Claudio
Ferrufino-Coqueugniot
Henry
Purcell a las siete de la mañana. Fats Domino a las diez, mientras lavo la
ropa. La muchacha de Jalisco, que juré era cubana o colombiana, me pregunta si
no tengo mujer que me lave la ropa. Apenas tengo ropa, le respondo. Me quedé
con una maleta. Pobre, me mira con piedad, y eso que no está tan viejo. Podría
alegar, contar historias llorosas, pero la trivialidad de los abandonos,
incluso con su carga de tragedia, nada valen ante la música. Son las seis cero
siete, pm, y escucho las sesiones del 63 y 64 de Duke Ellington en Londres.
Hasta el dolor se baila.
Frases
memorables de hoy: “Siempre llueve en mis reinos rosados”. Mujer ucraniana de
46, Margarita, no la de Bulgakov, o en parte quizá. Los reinos, el imperio del
placer. Supongo que se refiere a Petra, la piedra rosada del desierto. O a la
cueva de su amor.
Isabel
siempre bailaba con L en las fiestas. Merengue. Bien juntas, rápidas, en giros.

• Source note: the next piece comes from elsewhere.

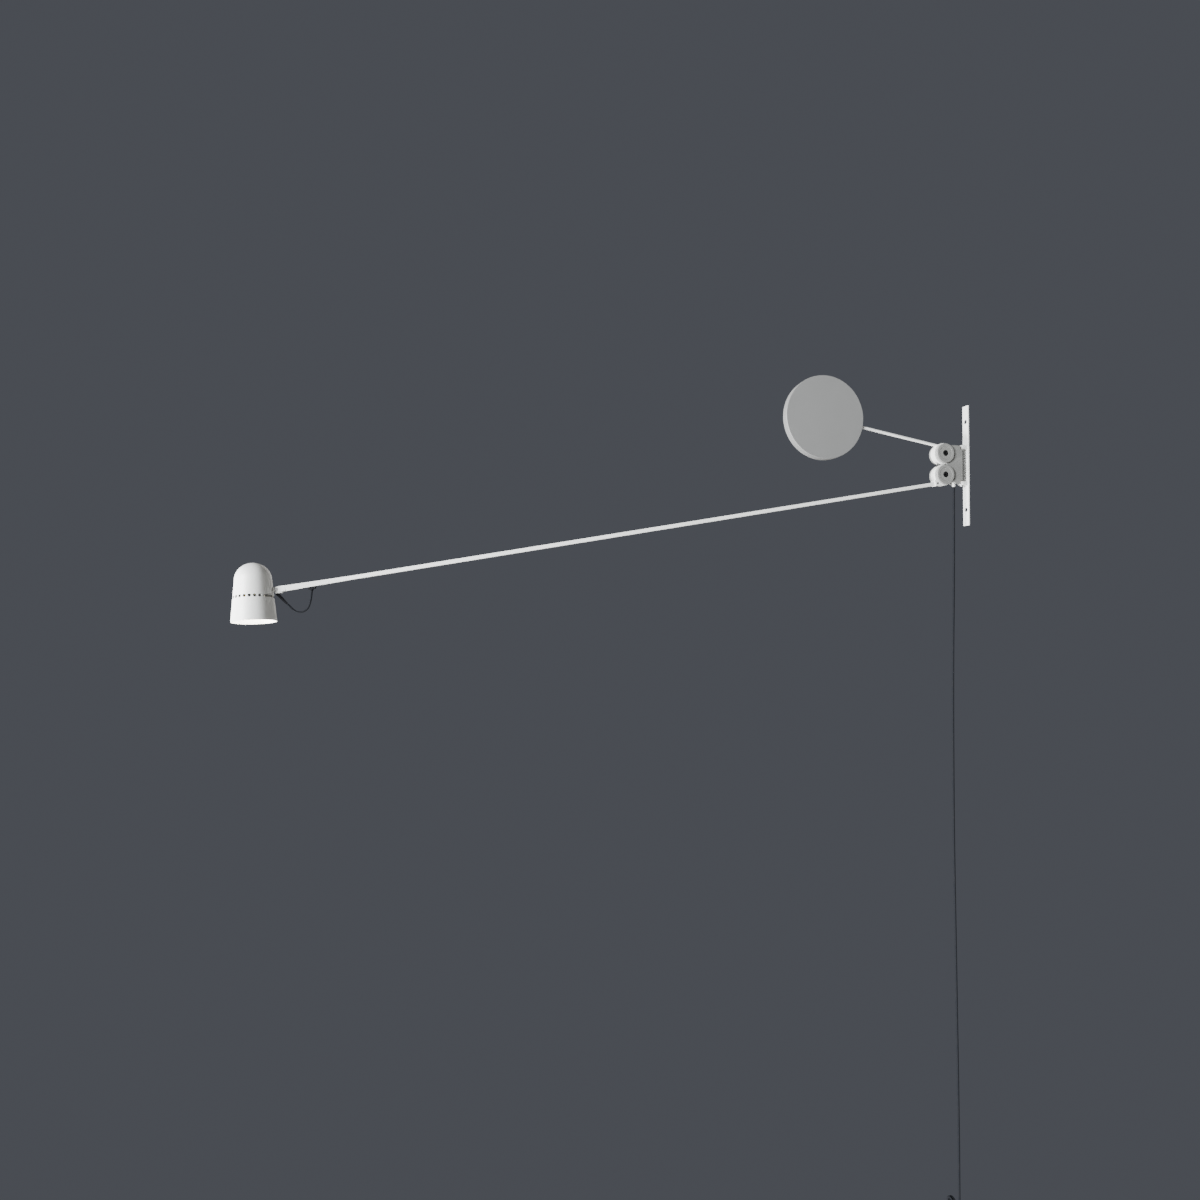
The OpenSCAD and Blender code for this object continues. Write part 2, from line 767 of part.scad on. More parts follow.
module neck() {
    body_x = lug_r + 2;
    end_x = neck_reach - 0.3;
    slot_w = lug_w + 2*ear_gap;
    color("gainsboro") at_neck() difference() {
        union() {
            difference() {
                union() {
                    translate([0, -neck_w/2, -neck_h/2]) cube([end_x, neck_w, neck_h]);
                    along_y(2*ear_r, -neck_w/2, neck_w/2);
                }
                translate([-2*ear_r, -slot_w/2, -neck_h]) cube([2*ear_r + body_x, slot_w, 2*neck_h]);
            }
            along_x(spigot_d, end_x - over, neck_reach + socket_l + 2);
            translate([-3, -boss_w/2, -neck_h/2 - boss_h]) cube([15, boss_w, boss_h + 0.5]);
        }
        along_y(tilt_pin_d, -neck_w, neck_w);
        translate([neck_reach + socket_l - 8, 0, 0]) along_x(3, 0, 20);
    }
}

// Washer and screw that keep the spigot in its socket
module neck_retainer() {
    color("silver") at_neck() translate([neck_reach + socket_l + 2, 0, 0]) {
        along_x(spigot_d + 2.4, 0, retainer_t - 0.8);
        along_x(5, retainer_t - 0.8, retainer_t + 1);
        along_x(3 - run_gap, -8, 0);
    }
}

module tilt_pin() {
    color("silver") at_neck() difference() {
        union() {
            along_y(tilt_pin_d, -neck_w/2 - 0.8, neck_w/2 + 0.8);
            both_sides() along_y(tilt_pin_d + 3, neck_w/2, neck_w/2 + 0.8);
        }
    }
}

module cable_boot() {
    color("black") at_neck() translate([0, 0, -neck_h/2 - boss_h]) rotate([0, 90 + boot_angle, 0])
        difference() {
            cylinder(r1 = boot_r, r2 = boot_tip_r, h = boot_l);
            translate([0, 0, -over]) cylinder(d = jumper_d + 2*run_gap, h = boot_l + 2*over);
            rotate([0, -90 - boot_angle, 0]) translate([-boot_l, -boot_l, 0]) cube(2*boot_l);
        }
}

// ---- Head ----

// Side view of the shade's skin, inset by a part of the wall: straight side, then dome
dome_steps = 14;
function skin(inset) = concat(
    [[side_r(0) - inset/cos(shade_slope), 0]],
    [for (i = [0 : dome_steps]) let(a = shade_slope + (90 - shade_slope)*i/dome_steps)
        [(dome_r - inset)*cos(a), dome_z + (dome_r - inset)*sin(a)]]);
module shade() {
    window_w = lug_w + 1.4;
    window_h = 2*lug_r + 1.6;
    vent_r = side_r(vent_h);
    color("white") at_mouth() difference() {
        rotate([0, 0, 180]) rotate_extrude()
            polygon(concat(skin(0), backwards(skin(shade_wall))));
        for (k = [0 : vent_count - 1]) {
            a = 360*k/vent_count;
            if (min(a, 360 - a) > slot_half_angle + 3) rotate([0, 0, a])
                translate([0, 0, vent_h]) along_x(vent_d, vent_r - 10, vent_r + 10, $fn = 24);
        }
        slot();
        translate([vent_r - 15, -window_w/2, tilt_h - window_h/2]) cube([30, window_w, window_h]);
    }
}

// Slot through the side that faces the arm
module slot() {
    far = 2*shade_r;
    translate([0, 0, vent_h - slot_h/2]) linear_extrude(height = slot_h)
        polygon(concat([[0, 0]], [for (i = [-2 : 2]) let(a = slot_half_angle*i/2)
            far*[cos(a), sin(a)]]));
}

// Bar through the shade's side, with a foot under the heat sink
module head_lug() {
    bar_l = head_offset - lug_foot_x;
    color("gainsboro") at_head() difference() {
        union() {
            along_y(2*lug_r, -lug_w/2, lug_w/2);
            translate([-bar_l, -lug_w/2, -lug_r]) cube([bar_l, lug_w, 2*lug_r]);
            translate([-bar_l, -lug_foot.y/2, sink_z - tilt_h - lug_foot.z]) cube(lug_foot);
        }
        along_y(tilt_pin_d + 2*run_gap, -lug_w, lug_w);
        lug_screw_places() translate([0, 0, -lug_foot.z - over])
            cylinder(d = lug_screw_d + 0.2, h = lug_foot.z + 2*over);
    }
}

module lug_screw_places() {
    for (s = [-1, 1])
        translate([lug_foot_x + lug_foot.x/2 - head_offset, s*lug_screw_pitch/2, sink_z - tilt_h])
            children();
}

module lug_screws() {
    head_h = 2;
    color("silver") at_head() lug_screw_places() {
        translate([0, 0, -lug_foot.z]) cylinder(d = lug_screw_d - run_gap, h = lug_foot.z + 4.5);
        translate([0, 0, -lug_foot.z - head_h]) cylinder(d = 5.4, h = head_h);
    }
}

// Round base with upright fins that follow the dome
module heat_sink() {
    color("silver") at_mouth() difference() {
        union() {
            translate([0, 0, sink_z]) cylinder(r = sink_r, h = sink_t);
            intersection() {
                translate([0, 0, dome_z]) sphere(r = dome_r - shade_wall - pass_gap);
                for (k = [-fins_each_side : fins_each_side])
                    translate([-sink_r + pass_gap, k*fin_step - fin_t/2, sink_z + sink_t - 0.5])
                        cube([2*(sink_r - pass_gap), fin_t, shade_h]);
            }
        }
        translate([head_offset, 0, tilt_h]) lug_screw_places()
            translate([0, 0, -over]) cylinder(d = lug_screw_d, h = 4.5 + over);
    }
}

module led_board() {
    color("white") at_mouth() {
        translate([0, 0, sink_z - board_t]) cylinder(r = 20, h = board_t);
        for (a = [100 : 40 : 260]) rotate([0, 0, a])
            translate([14, -2, sink_z - board_t - 1.5]) cube([3.5, 4, 1.5]);
    }
}

module led_chip() {
    color("khaki") at_mouth() translate([0, 0, sink_z - board_t - chip_t]) cylinder(r = 8, h = chip_t);
}

module reflector() {
    top_z = sink_z - board_t - chip_t - 1.5;
    top_r = 11;
    bottom_r = inner_r(reflector_z) - 2;
    wall = 1;
    color("white") at_mouth() difference() {
        union() {
            translate([0, 0, reflector_z])
                cylinder(r1 = bottom_r, r2 = top_r + wall, h = top_z - reflector_z);
            translate([0, 0, reflector_z]) cylinder(r = inner_r(reflector_z + 1.5) - side_gap, h = 1.5);
        }
        translate([0, 0, reflector_z])
            cylinder(r1 = bottom_r - wall, r2 = top_r, h = top_z - reflector_z);
        translate([0, 0, reflector_z - over]) cylinder(r = bottom_r - wall, h = over + 0.01);
        translate([0, 0, top_z - 0.01]) cylinder(r = top_r, h = over);
    }
}

module diffuser() {
    color("lightyellow") at_mouth() translate([0, 0, reflector_z - diffuser_t])
        cylinder(r = inner_r(reflector_z) - side_gap, h = diffuser_t);
}

module diffuser_ring() {
    color("white") at_mouth() translate([0, 0, mouth_recess]) difference() {
        cylinder(r = inner_r(mouth_recess + ring_t) - side_gap, h = ring_t);
        translate([0, 0, -over]) cylinder(r = inner_r(mouth_recess) - 3, h = ring_t + 2*over);
    }
}

// ---- Cables ----

module jumper_cable() {
    color("black") lamp_side() translate([-arm_l, 0, -lever_offset])
        cord(jumper_route, 2, jumper_d, 8);
}

module mains_cord() {
    color("black") {
        at_gland() cord(mains_route, 4, mains_d, 10);
        at_plug() cylinder(d = mains_d, h = tail_drop);
    }
}

// Two straight runs joined by round ends, as deep as the turns that lie side by side
module hank_block(r, depth) {
    for (z = [0, -hank_run]) translate([0, 0, z]) along_x(2*r, -depth, 0);
    translate([-depth, -r, -hank_run]) cube([depth, 2*r, hank_run]);
}

module mains_hank() {
    depth = (hank_turns + 1)*mains_d;
    color("black") at_gland() translate([hank_x + mains_d/2, hank_bend_r, hank_top]) difference() {
        hank_block(hank_bend_r + mains_d/2, depth);
        translate([over, 0, 0]) hank_block(hank_bend_r - mains_d/2, depth + 2*over);
    }
}

module hank_tie() {
    tie_h = 14;
    tie_t = 1.5;
    slack = 0.2;
    inner = [(hank_turns + 1)*mains_d + 2*slack, 2*hank_bend_r + mains_d + 2*slack];
    centre_x = hank_x - hank_turns*mains_d/2;
    middle_z = hank_top - (hank_run + tie_h)/2;
    color("dimgray") at_gland() translate([centre_x, hank_bend_r, middle_z]) difference() {
        translate([-inner.x/2 - tie_t, -inner.y/2 - tie_t, 0])
            cube([inner.x + 2*tie_t, inner.y + 2*tie_t, tie_h]);
        translate([-inner.x/2, -inner.y/2, -over]) cube([inner.x, inner.y, tie_h + 2*over]);
    }
}

module at_plug() {
    at_gland() translate([hank_x - hank_turns*mains_d, 0, hank_top - hank_run - tail_drop]) children();
}

module plug_body() {
    corner = 4;
    color("black") at_plug() {
        translate([0, 0, -relief_l]) cylinder(d1 = 12, d2 = mains_d + 1, h = relief_l);
        hull() for (x = [-1, 1]) for (y = [-1, 1]) {
            translate([x*(plug_t/2 - corner), y*(plug_w/2 - corner), -relief_l - plug_l])
                cylinder(r = corner, h = plug_l - 8, $fn = 32);
            translate([x*(plug_t/2 - corner - 1), y*(plug_w/4 - corner + 2), -relief_l - corner/4])
                cylinder(r = corner/2, h = corner/4, $fn = 32);
        }
    }
}

module plug_pins() {
    color("silver") at_plug() for (s = [-1, 1])
        translate([0, s*prong_pitch/2, prong_d/2 - relief_l - plug_l - prong_l]) {
            cylinder(d = prong_d, h = prong_l - prong_d/2);
            sphere(d = prong_d);
        }
}

wall_plate();
hinge_bracket();
hinge_pin();
pin_clip();
swivel_block();
hinge_bushes();
lower_axle();
upper_axle();
front_lower_cap();
front_upper_cap();
rear_lower_cap();
rear_upper_cap();
cap_screws();
lower_hub();
lower_gear();
lower_gear_pins();
lower_bushes();
lamp_arm();
arm_screws();
arm_cable();
arm_end_socket();
tail_plug();
tail_gland();
arm_grommet();
upper_hub();
upper_gear();
upper_gear_pins();
upper_bushes();
counter_rod();
rod_screws();
counterweight();
weight_screw();
neck();
neck_retainer();
tilt_pin();
cable_boot();
shade();
head_lug();
lug_screws();
heat_sink();
led_board();
led_chip();
reflector();
diffuser();
diffuser_ring();
jumper_cable();
mains_cord();
mains_hank();
hank_tie();
plug_body();
plug_pins();
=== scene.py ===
import json
from math import cos, pi, radians, sin

import bmesh
import bpy
from mathutils import Matrix, Vector


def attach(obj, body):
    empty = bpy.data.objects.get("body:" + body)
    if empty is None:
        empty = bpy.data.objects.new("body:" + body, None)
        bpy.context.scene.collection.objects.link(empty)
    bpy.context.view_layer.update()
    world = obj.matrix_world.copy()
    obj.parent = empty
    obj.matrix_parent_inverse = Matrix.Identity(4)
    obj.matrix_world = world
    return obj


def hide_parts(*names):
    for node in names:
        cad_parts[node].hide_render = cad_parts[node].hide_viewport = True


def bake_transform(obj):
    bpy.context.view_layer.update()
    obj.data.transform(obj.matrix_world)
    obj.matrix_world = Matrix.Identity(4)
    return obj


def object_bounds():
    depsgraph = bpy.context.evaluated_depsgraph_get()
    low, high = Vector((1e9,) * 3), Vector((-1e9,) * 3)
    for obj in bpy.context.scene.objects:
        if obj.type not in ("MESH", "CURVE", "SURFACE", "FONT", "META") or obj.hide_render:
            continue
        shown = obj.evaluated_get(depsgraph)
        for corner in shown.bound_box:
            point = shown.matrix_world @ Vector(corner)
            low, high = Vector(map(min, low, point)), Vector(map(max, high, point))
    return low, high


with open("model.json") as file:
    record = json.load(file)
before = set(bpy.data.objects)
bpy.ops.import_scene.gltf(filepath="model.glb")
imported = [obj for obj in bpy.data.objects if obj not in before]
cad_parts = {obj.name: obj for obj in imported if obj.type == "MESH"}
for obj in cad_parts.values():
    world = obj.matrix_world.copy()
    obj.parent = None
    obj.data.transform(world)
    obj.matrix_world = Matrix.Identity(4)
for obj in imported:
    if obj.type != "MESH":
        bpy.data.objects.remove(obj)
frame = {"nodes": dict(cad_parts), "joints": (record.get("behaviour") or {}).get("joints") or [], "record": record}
nodes = frame["nodes"]
cad_low, cad_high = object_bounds()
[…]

Precioso. Creo que era un merengue de nombre deshonesto, El mamón, pero el
ritmo agraciaba la tarde de Aurora. Isabel y L se movían como trompos en juego
de Troya.
Isabel
venía de El Salvador, de la guerra. Trabajó con un tío, en pequeña empresa
privada, hasta que alguien mató al tío. Nada valía la vida allí, entonces; nada
la vale hoy. Atravesó América Central, el horror de México, la menor crudeza
gringa hasta afianzarse, casarse, parir.
El mamón.
Isabel sabía lo que era merengue, movimientos ajenos a nuestra estática india,
andina. Por años lo bailaron, con L, porque entre las dos lo hacían bien. Se
alternaba el ron, el dulce moscatel frío de las mujeres. Una, otra vez. Meses,
años. Hasta que la discordia llegó y no bailaron más. Nunca se apagó el
tocadiscos en casa, ni para la tristeza del réquiem mozartiano. Nunca. Pero las
bailarinas se separaron. Dimes y dimes que cortan la voz, amores, amistades. Nadie
bailó merengue, no así, en casa, excepto en la última fiesta, última cena, en
que una amiga española de mi hija Aly agitó la cadera como el mar contra las
canteras blancas de Dover. Apareció una vecina discapacitada y revoleó las
muletas en el aire y tuve una sensación extraña, de un suceso malo pronto a
venir. No me equivoqué. El mamón. Al fin hasta el título encontró razonamiento.
Mamada, en el sentido boliviano de embuste. Traición a la patria de los
cuerpos. Traición a la noche y al trabajo. Merengue. Así es la vida, da
vueltas; uno goza o se marea. O viceversa.
Hace poco
me contaron de un cáncer de páncreas. Isabel se moría. Yo, que no tuve que ver
en el asunto del danzón, llamé para visitarla. No contestaron. Ella tenía mucho
rencor. Venía del país del rencor. Trajo la muerte consigo.
Entonces
pensé que fue así todo el tiempo. La muerte viene para todos pero algunos la
acarrean como cola.
La muerte
bailaba merengue. Daba vueltas, se burlaba. La gran mamona, nos quería hacer
creer que era fiesta, siendo la suya, su fiesta, su entretenimiento, sus
piernas enroscadas. ¿Dónde estará ese disco?, me pregunto. Se fue con el
diluvio de junio, con el terremoto de San Francisco. Quizá signifique que por
ahora eludí a la muerte. Mejor que me eluda ella porque no la sacaré a bailar.